Okay, here comes my opinion. First, as a fifth-grade teacher, I hear the words gay and fag bandied about all of the time. To pretend our kids aren’t saying these words and calling each other these names is utterly ridiculous. And I have had many students over the years, who already at fifth-grade are clearly questioning their sexuality or being bullied for perceived gay or lesbian tendencies. Again, to believe otherwise, as Rosalind said, is not the reality we see in schools today.

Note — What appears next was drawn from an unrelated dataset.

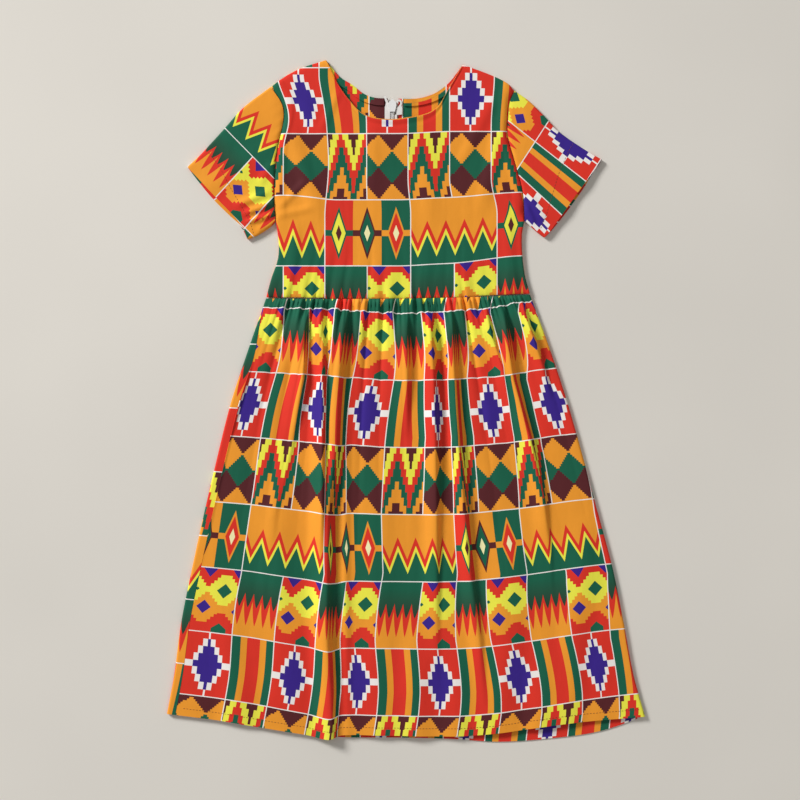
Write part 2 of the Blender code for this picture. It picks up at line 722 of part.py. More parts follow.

Our kids grow up being afraid of saying or doing something that will label them different in any way, just as much as they worry about looking different because they know that opens the door for bullying and teasing. Homophobia is alive in our schools and our neighborhoods. If we can’t use the words to describe the behavior, we send a clear message that, while the bullying is bad, so is the behavior that brought on the bullying.

We need to face reality and stop being so afraid of it. We have always had LGBT kids in our schools. We can’t ignore them away or bully them away, and we shouldn’t. They are as beautiful as any other student in our classrooms and deserving of our respect and protection.

It is my job, just as it is every teacher’s job, to treat these children as I would any other and to name behavior that does not treat students with respect for what it is, refusing to allow it in my classroom. I don’t care if you’re overweight, very tall, very short, wear glasses, have a big nose, big feet, gay, lesbian, or whatever. No one deserves to be bullied, and it is my job, because I am a teacher, to do everything I can to create a safe, healthy environment for every student in my classroom.

I refuse to be neutral about that. And I bet a lot of  Anoka-Hennepin teachers feel the same way.